Brazilian aircraft manufacturer Embraer's stock rose Thursday after the company said it was "close" to a deal with US authorities to settle corruption allegations that have dogged it since 2010.
Embraer, the world's third-largest commercial plane-maker after Boeing and Airbus, is under investigation by the US Securities and Exchange Commission over allegations it violated anti-corruption regulations in sales outside Brazil.
The company "is looking to finalize definitive agreements with the Department of Justice and the Securities and Exchange Commission in the United States to resolve the allegations," it said in a statement released Wednesday.
It is also in talks with Brazilian authorities to settle a local investigation, it said.
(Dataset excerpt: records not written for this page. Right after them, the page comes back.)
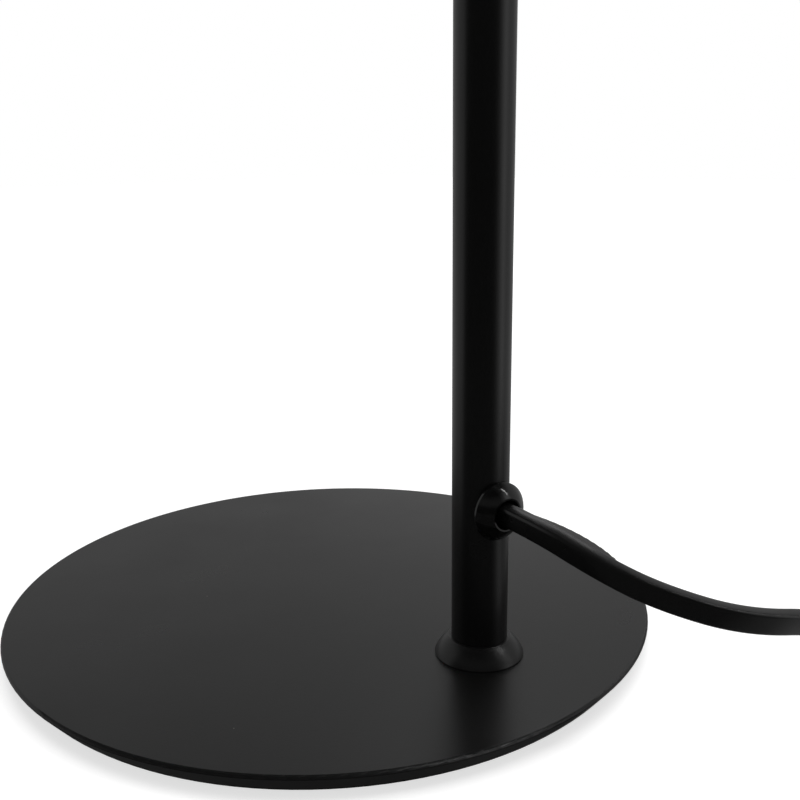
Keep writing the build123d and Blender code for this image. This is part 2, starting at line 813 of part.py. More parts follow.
# Cast housing: a shallow dish with radial cooling fins round a raised land for the button
standoff_places = [
    (standoff_radius * cos(radians(angle)), standoff_radius * sin(radians(angle)))
    for angle in [standoff_first_angle + k * 360 / standoff_count for k in range(standoff_count)]
]
button_hole = button_diameter / 2 + button_play
with BuildPart() as lamp_housing:
    with BuildSketch(head_frame.offset(head_rise)):
        Circle(head_radius)
    extrude(amount=-head_depth)
    fillet(lamp_housing.edges().group_by(Axis.Z)[-1], head_edge_round)
    with BuildSketch(Plane((boss_face_x, 0, hinge_z), x_dir=(0, 1, 0), z_dir=(-1, 0, 0))):
        RectangleRounded(neck_flange_width, neck_flange_height, neck_flange_round)
    extrude(amount=head_wall + 2 * boss_depth)
    with BuildSketch(head_frame.offset(head_rise)):
        Circle(land_diameter / 2)
    extrude(amount=land_rise)
    fillet(lamp_housing.edges().group_by(Axis.Z)[-1], land_round)
    for k in range(fin_count):
        turn = radians((k + 0.5) * 360 / fin_count)
        radial = Vector(cos(turn), sin(turn), 0)
        with BuildSketch(Plane(head_frame.origin, x_dir=radial, z_dir=radial.cross(Vector(0, 0, 1)))):
            with BuildLine():
                Polyline(
                    (land_diameter / 2 - fin_root, head_rise - fin_sink),
                    (fin_outer_radius, head_rise - fin_sink),
                    (fin_outer_radius, head_rise),
                    (fin_outer_radius - fin_slope, head_rise + land_rise - fin_drop),
                    (fin_inner_radius, head_rise + land_rise - fin_drop),
                    (land_diameter / 2 - fin_root, head_rise + land_rise - fin_root_drop),
                    close=True,
                )
            make_face()
        extrude(amount=fin_thickness / 2, both=True)
    with BuildSketch(Plane.XY.offset(head_bottom)):
        with Locations((head_x, 0)):
            Circle(boss_inner_radius)
    extrude(amount=head_depth - head_top_wall, mode=Mode.SUBTRACT)
    with BuildSketch(Plane.XY.offset(head_bottom)):
        with Locations((head_x, 0)):
            Circle(head_bore_radius)
            Circle(boss_inner_radius - cut_overlap, mode=Mode.SUBTRACT)
        with Locations((boss_face_x - head_radius / 4, 0)):
            Rectangle(head_radius / 2, neck_flange_width, mode=Mode.SUBTRACT)
    extrude(amount=head_depth - head_top_wall, mode=Mode.SUBTRACT)
    with BuildSketch(Plane.XY.offset(head_bottom)):
        with Locations((head_x, 0)):
            Circle(head_bore_radius)
    extrude(amount=hinge_z - neck_flange_height / 2 - head_bottom, mode=Mode.SUBTRACT)
    with BuildSketch(head_frame.offset(head_rise - head_top_wall)):
        with Locations(*standoff_places):
            Circle(standoff_diameter / 2)
    extrude(amount=-(head_ceiling - board_top))
    with BuildSketch(head_frame.offset(head_rise - head_top_wall)):
        Circle(land_bore / 2)
    extrude(amount=land_ceiling - head_ceiling, mode=Mode.SUBTRACT)
    with BuildSketch(head_frame):
        Circle(button_hole)
    extrude(amount=head_depth, mode=Mode.SUBTRACT)
    with BuildSketch(Plane.XY.offset(board_top)):
        with Locations((head_x, 0)):
            with Locations(*standoff_places):
                Circle(board_screw_diameter / 2 + fit)
    extrude(amount=board_screw_length - board_thickness + blind_room, mode=Mode.SUBTRACT)
    with BuildSketch(Plane((boss_face_x, 0, lead_height), x_dir=(0, 1, 0), z_dir=(-1, 0, 0))):
        Circle(lead_channel / 2)
    extrude(amount=head_wall + 2 * boss_depth, mode=Mode.SUBTRACT)
    with BuildSketch(Plane((boss_face_x, 0, hinge_z), x_dir=(0, 1, 0), z_dir=(-1, 0, 0))):
        with Locations(*neck_screw_places):
            Circle(neck_screw_diameter / 2 + fit)
    extrude(amount=neck_screw_length - neck_flange_thickness + blind_room, mode=Mode.SUBTRACT)
save(lamp_housing, "lamp_housing")

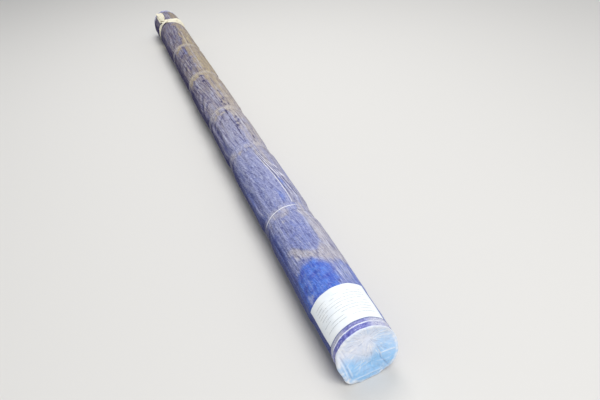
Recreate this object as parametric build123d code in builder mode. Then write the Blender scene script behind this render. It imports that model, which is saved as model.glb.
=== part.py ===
from build123d import *
import math
import os

os.makedirs("parts", exist_ok=True)

# A bundle of round steel rods in a woven sheet, lying along Y on one of its flats.
# Y = 0 is half way along, the labelled end is at -Y, and Z = 0 is the floor.
# All sizes are in millimetres.

# Rods, close packed on a triangular lattice
rod_diameter = 22.0
rod_length = 3658.0  # the 12 ft stock length
rod_gap = 0.2  # between neighbours
lattice_reach = 13  # a rod is in the bundle up to this squared lattice distance

# Wrap: a few turns of thin sheet, drawn in under each binding
wrap_clearance = 0.3  # rods to wrap
wrap_wall = 3.0
wrap_end_wall = 3.0  # the sheet folded in over the rods' ends
fold_opening_diameter = 56.0  # where the folds of an end meet
draw_in_length = 14.0  # along which the wrap narrows to a binding

# Bindings lie flush with the wrap between them
binding_clearance = 0.3
film_thickness = 0.5
film_lap = 37.0  # how far the end film reaches along the side
bag_depth = 24.0  # how far sheet packed behind the film pushes it out at the labelled end
bag_top = 172.0  # height above the floor where the film starts to lean out
bag_shoulder = 84.0  # height below which it stands out in full
tape_thickness = 0.5
tape_width = 60.0
tape_places = [648.0, 1185.0, 1615.0, 2165.0, 2720.0]  # from the labelled end

# Label: an A5 paper sheet, round the top and one side
label_width = 210.0  # round the bundle
label_length = 148.0  # along the bundle
label_thickness = 0.4
label_gap = 1.5  # from the end film
label_start_angle = 173.0  # of its left edge, in degrees from +X, seen from the labelled end

# Lifting sling: two strands of flat webbing, choked on the flat beside the top one
sling_from_far_end = 316.0
choke_angle = 120.0  # in degrees from +X
strand_width = 44.0
webbing_thickness = 2.0
loop_width = 76.0  # of both strands, which lie partly over each other
choke_width = 56.0  # across the bundle
choke_length = 78.0  # along the bundle
choke_height = 12.0
tail_width = 56.0
tail_thickness = 5.0  # two plies of webbing
tail_length = 262.0

rod_radius = rod_diameter / 2
rod_pitch = rod_diameter + rod_gap
row_height = rod_pitch * math.sqrt(3) / 2

# Skins are distances out from the rods' own outline
wrap_inner_skin = wrap_clearance
wrap_skin = wrap_inner_skin + wrap_wall
label_inner_skin = wrap_skin + binding_clearance

wrap_length = rod_length + 2 * (wrap_clearance + wrap_end_wall)
overall_length = wrap_length + 2 * (binding_clearance + film_thickness) + bag_depth
near_end = -overall_length / 2 + bag_depth  # the rim of the film, behind its bag
far_end = overall_length / 2
wrap_near = near_end + film_thickness + binding_clearance
wrap_far = wrap_near + wrap_length
rods_near = wrap_near + wrap_end_wall + wrap_clearance
sling_place = far_end - sling_from_far_end


def lattice_points():
    """Places in the lattice as (x, z) from its centre, each with its squared distance."""
    rows = math.ceil(math.sqrt(lattice_reach * 4 / 3))
    points = []
    for row in range(-rows, rows + 1):
        for step in range(-2 * rows, 2 * rows + 1):
            distance = step * step + step * row + row * row
            if distance <= lattice_reach:
                points.append(((step + row / 2) * rod_pitch, row * row_height, distance))
    return points


lattice = lattice_points()
lowest_rod = min(z for x, z, distance in lattice)
axis_height = wrap_skin + rod_radius - lowest_rod
rod_places = [(x, z + axis_height) for x, z, distance in lattice]

# The outermost rods are the corners of the bundle's outline
corner_reach = max(distance for x, z, distance in lattice)
corner_rods = sorted(
    [(x, z) for x, z, distance in lattice if distance == corner_reach],
    key=lambda place: math.atan2(place[1], place[0]),
)
corner_places = [(x, z + axis_height) for x, z in corner_rods]


def reach(angle, skin):
    """How far the outline stands out from the bundle's axis, in the direction of this angle."""
    across, up = math.cos(math.radians(angle)), math.sin(math.radians(angle))
    return max(x * across + z * up for x, z in corner_rods) + rod_radius + skin


def section(place):
    """The plane across the bundle at a place along it."""
    return Plane.XZ.offset(-place)


def outline(skin, mode=Mode.ADD):
    """The flats round the rods, this far out from them, in the sketch that is open."""
    with BuildSketch(mode=Mode.PRIVATE) as shape:
        Polygon(*corner_places, align=None)
        offset(amount=rod_radius + skin, kind=Kind.INTERSECTION)
    add(shape.sketch, mode=mode)


def ring(inner_skin, outer_skin):
    """The outline of something wound round the bundle."""
    outline(outer_skin)
    outline(inner_skin, mode=Mode.SUBTRACT)


def seat_skin(thickness):
    """How far out the wrap stands under a binding of this thickness."""
    return wrap_skin - thickness - binding_clearance


def wrap_stations():
    """Places along the wrap with how far out it stands there."""
    film_seat = seat_skin(film_thickness)
    tape_seat = seat_skin(tape_thickness)
    sling_seat = seat_skin(webbing_thickness)
    seats = [(near_end + place, tape_width, tape_seat) for place in tape_places]
    seats.append((sling_place, loop_width, sling_seat))
    stations = [(wrap_near, film_seat), (near_end + film_lap, film_seat)]
    stations.append((near_end + film_lap + draw_in_length, wrap_skin))
    for place, width, skin in sorted(seats):
        half = width / 2
        stations.append((place - half - draw_in_length, wrap_skin))
        stations.append((place - half, skin))
        stations.append((place + half, skin))
        stations.append((place + half + draw_in_length, wrap_skin))
    stations.append((far_end - film_lap - draw_in_length, wrap_skin))
    stations.append((far_end - film_lap, film_seat))
    stations.append((wrap_far, film_seat))
    return stations


# Steel rods, side by side without touching
with BuildPart() as steel_rods:
    with BuildSketch(section(rods_near)):
        with Locations(*rod_places):
            Circle(rod_radius)
    extrude(amount=-rod_length)
steel_rods.part.label = "steel_rods"
export_step(steel_rods.part, "parts/steel_rods.step")

# Blue wrap, drawn in at its bindings and folded in over the ends
with BuildPart() as blue_wrap:
    for place, skin in wrap_stations():
        with BuildSketch(section(place)):
            outline(skin)
    loft(ruled=True)
    with BuildSketch(section(rods_near - wrap_clearance)):
        outline(wrap_inner_skin)
    extrude(amount=-rod_length - 2 * wrap_clearance, mode=Mode.SUBTRACT)
    with BuildSketch(section(wrap_near)):
        with Locations((0, axis_height)):
            Circle(fold_opening_diameter / 2)
    extrude(amount=-wrap_length, mode=Mode.SUBTRACT)
blue_wrap.part.label = "blue_wrap"
export_step(blue_wrap.part, "parts/blue_wrap.step")


def film_bag():
    """Sheet packed behind the film in front of the labelled end, its face leaning out downward."""
    above = 3 * axis_height
    before = near_end - 2 * bag_depth
    lean = [(near_end, bag_top), (near_end - bag_depth, bag_shoulder), (before, bag_shoulder)]
    with BuildPart(mode=Mode.PRIVATE) as bag:
        with BuildSketch(section(near_end)):
            outline(wrap_skin)
        extrude(amount=bag_depth)
        with BuildSketch(Plane.YZ):
            Polygon(*lean, (before, above), (near_end, above), align=None)
        extrude(amount=2 * axis_height, both=True, mode=Mode.SUBTRACT)
    return bag.part


def end_film(end, inward):
    """A cup of film over one end. inward is +1 at the near end and -1 at the far end."""
    with BuildPart() as film:
        with BuildSketch(section(end)):
            outline(wrap_skin)
        extrude(amount=-inward * film_thickness)
        with BuildSketch(section(end + inward * film_thickness)):
            ring(wrap_skin - film_thickness, wrap_skin)
        extrude(amount=-inward * (film_lap - film_thickness))
    return film


near_end_film = end_film(near_end, 1)
with near_end_film:
    add(film_bag())
near_end_film.part.label = "near_end_film"
export_step(near_end_film.part, "parts/near_end_film.step")

far_end_film = end_film(far_end, -1)
far_end_film.part.label = "far_end_film"
export_step(far_end_film.part, "parts/far_end_film.step")

# Tape bands
for number, tape_place in enumerate(tape_places, start=1):
    with BuildPart() as tape_band:
        with BuildSketch(section(near_end + tape_place - tape_width / 2)):
            ring(wrap_skin - tape_thickness, wrap_skin)
        extrude(amount=-tape_width)
    tape_band.part.label = f"tape_band_{number}"
    export_step(tape_band.part, f"parts/tape_band_{number}.step")

# Label, cut from a full ring by a wedge between its two edges
wedge_reach = 4 * axis_height
label_turn = math.degrees(label_width / reach(choke_angle, label_inner_skin))
wedge_angles = [label_start_angle - turn * label_turn for turn in (0, 0.5, 1)]
wedge_rim = [
    (
        wedge_reach * math.cos(math.radians(angle)),
        axis_height + wedge_reach * math.sin(math.radians(angle)),
    )
    for angle in wedge_angles
]
with BuildPart() as label:
    with BuildSketch(section(near_end + film_lap + label_gap)):
        ring(label_inner_skin, label_inner_skin + label_thickness)
        Polygon((0, axis_height), *wedge_rim, align=None, mode=Mode.INTERSECT)
    extrude(amount=-label_length)
label.part.label = "label"
export_step(label.part, "parts/label.step")

# The choked loop of the sling, the choke on it and the tail along the bundle
choke_lean = math.radians(choke_angle)
choke_seat = reach(choke_angle, wrap_skin)
choke_corner = choke_height / 3


def beside_choke(height):
    """A plane over the choke's flat, its X along the bundle, this far out from the loop."""
    across, up = math.cos(choke_lean), math.sin(choke_lean)
    out = choke_seat + height
    origin = (out * across, sling_place, axis_height + out * up)
    return Plane(origin=origin, x_dir=(0, 1, 0), z_dir=(across, 0, up))


with BuildPart() as lifting_sling:
    with BuildSketch(section(sling_place - loop_width / 2)):
        ring(wrap_skin - webbing_thickness, wrap_skin)
    extrude(amount=-loop_width)
    with BuildSketch(beside_choke(-webbing_thickness / 2)):
        Rectangle(strand_width, choke_width - strand_width / 2)
    extrude(amount=webbing_thickness / 2 + binding_clearance)
    with BuildSketch(beside_choke(binding_clearance)):
        RectangleRounded(choke_length, choke_width, choke_width / 4)
    extrude(amount=choke_height)
    outward = Axis((0, 0, 0), beside_choke(0).z_dir)
    choke_top = lifting_sling.faces().sort_by(outward)[-1]
    fillet(choke_top.edges(), choke_corner)
    with BuildSketch(beside_choke(binding_clearance)):
        with Locations((tail_length / 2, 0)):
            SlotOverall(tail_length, tail_width)
    extrude(amount=tail_thickness)
lifting_sling.part.label = "lifting_sling"
export_step(lifting_sling.part, "parts/lifting_sling.step")
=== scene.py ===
import math
from functools import partial, reduce

import bmesh
import bpy
import numpy as np
from mathutils import Matrix, Vector
from mathutils.bvhtree import BVHTree


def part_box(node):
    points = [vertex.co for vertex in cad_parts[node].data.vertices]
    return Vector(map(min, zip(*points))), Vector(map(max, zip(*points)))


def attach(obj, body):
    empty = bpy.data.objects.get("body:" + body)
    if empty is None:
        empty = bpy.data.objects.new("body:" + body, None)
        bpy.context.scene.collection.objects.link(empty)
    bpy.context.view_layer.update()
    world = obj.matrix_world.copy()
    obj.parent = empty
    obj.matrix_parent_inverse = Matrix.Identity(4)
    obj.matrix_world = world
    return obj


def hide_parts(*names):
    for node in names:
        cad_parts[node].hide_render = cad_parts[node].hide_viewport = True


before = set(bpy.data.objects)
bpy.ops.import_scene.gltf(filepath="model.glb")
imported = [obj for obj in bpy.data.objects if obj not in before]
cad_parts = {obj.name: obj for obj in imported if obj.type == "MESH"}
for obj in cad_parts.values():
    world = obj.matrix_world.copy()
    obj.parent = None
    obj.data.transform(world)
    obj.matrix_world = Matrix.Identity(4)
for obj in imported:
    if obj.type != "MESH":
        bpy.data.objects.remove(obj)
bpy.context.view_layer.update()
print("frame loaded")

# Places along the bundle are metres from the labelled end.
# Angles round it are degrees from straight up, + to the right seen from the labelled end.
wrapLow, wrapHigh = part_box("blue_wrap")
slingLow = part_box("lifting_sling")[0]
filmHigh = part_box("near_end_film")[1]
labelLow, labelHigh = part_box("label")
tapeNodes = sorted(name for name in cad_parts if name.startswith("tape_band_"))
firstBandLow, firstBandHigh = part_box(tapeNodes[0])

filmStandoff = 0.0008  # the film's thickness and the gap under it
bundle = {
    "nearY": wrapLow[1] - filmStandoff,  # the rim of the labelled end, behind the bag of its film
    "length": wrapHigh[1] - wrapLow[1] + 2 * filmStandoff,
    "axisZ": (wrapLow[2] + wrapHigh[2]) / 2,
    "roundRadius": 0.0931,  # of the wrap, which rounds off the rods' twelve flats
    "faceting": 0.0005,  # how much of the flats still shows
    "flatTurn": 30.0,  # degrees from one flat to the next
    "innerRadius": 0.0916,  # clear of the corner rods
    "outside": 0.16,  # farther from the axis than anything on the bundle
    "unrollRadius": 0.0935,  # turns angles to distances on the things wound round it
    "drawInReach": 0.012,  # how soon the sheet is drawn in beside a binding
    "filmLap": filmHigh[1] - wrapLow[1] + filmStandoff,
    "tapeWidth": firstBandHigh[1] - firstBandLow[1],
}


def alongOf(y):
    return y - bundle["nearY"]


tapePlaces = [alongOf((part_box(name)[0][1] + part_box(name)[1][1]) / 2) for name in tapeNodes]

camera = {
    "fromAxis": 1.334,  # metres from the bundle's axis, across it
    "across": -0.3486,  # the direction from the axis to the camera, across the bundle
    "up": 0.9373,
    "beforeEnd": 0.7301,  # how far in front of the labelled end, as a share of fromAxis
    "right": (0.9365, -0.3436, -0.0697),
    "over": (0.2468, 0.5048, 0.8272),
    "back": (-0.2490, -0.7919, 0.5575),
    "lens": 33.6,
    "angle": -20.4,  # of the line along the bundle that faces the camera
}


def placeCamera():
    data = bpy.data.cameras.new("camera")
    data.lens = camera["lens"]
    data.sensor_width = 36
    data.clip_end = 50
    eye = bpy.data.objects.new("camera", data)
    bpy.context.collection.objects.link(eye)
    turn = Matrix((camera["right"], camera["over"], camera["back"])).transposed()
    far = camera["fromAxis"]
    place = Vector((
        camera["across"] * far,
        bundle["nearY"] - camera["beforeEnd"] * far,
        bundle["axisZ"] + camera["up"] * far,
    ))
    eye.matrix_world = Matrix.Translation(place) @ turn.to_quaternion().to_matrix().to_4x4()
    bpy.context.scene.camera = eye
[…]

Embraer's stock rose more than three percent on the New York stock exchange and 1.5 percent in Sao Paulo Thursday morning.
The international corruption probe was opened after officials in the Dominican Republic allegedly accepted a $3.5 million bribe to buy eight of Embraer's Super Tucano military planes.
Former Dominican defense minister Rafael Pena Antonio and three other people were arrested in August in the case.
Embraer said it would give details on the settlement deals once they were complete.
The company had set aside $200 million in the second quarter to settle the allegations.
That helped push it into the red as it lost nearly $100 million for the quarter amid falling demand for executive jets.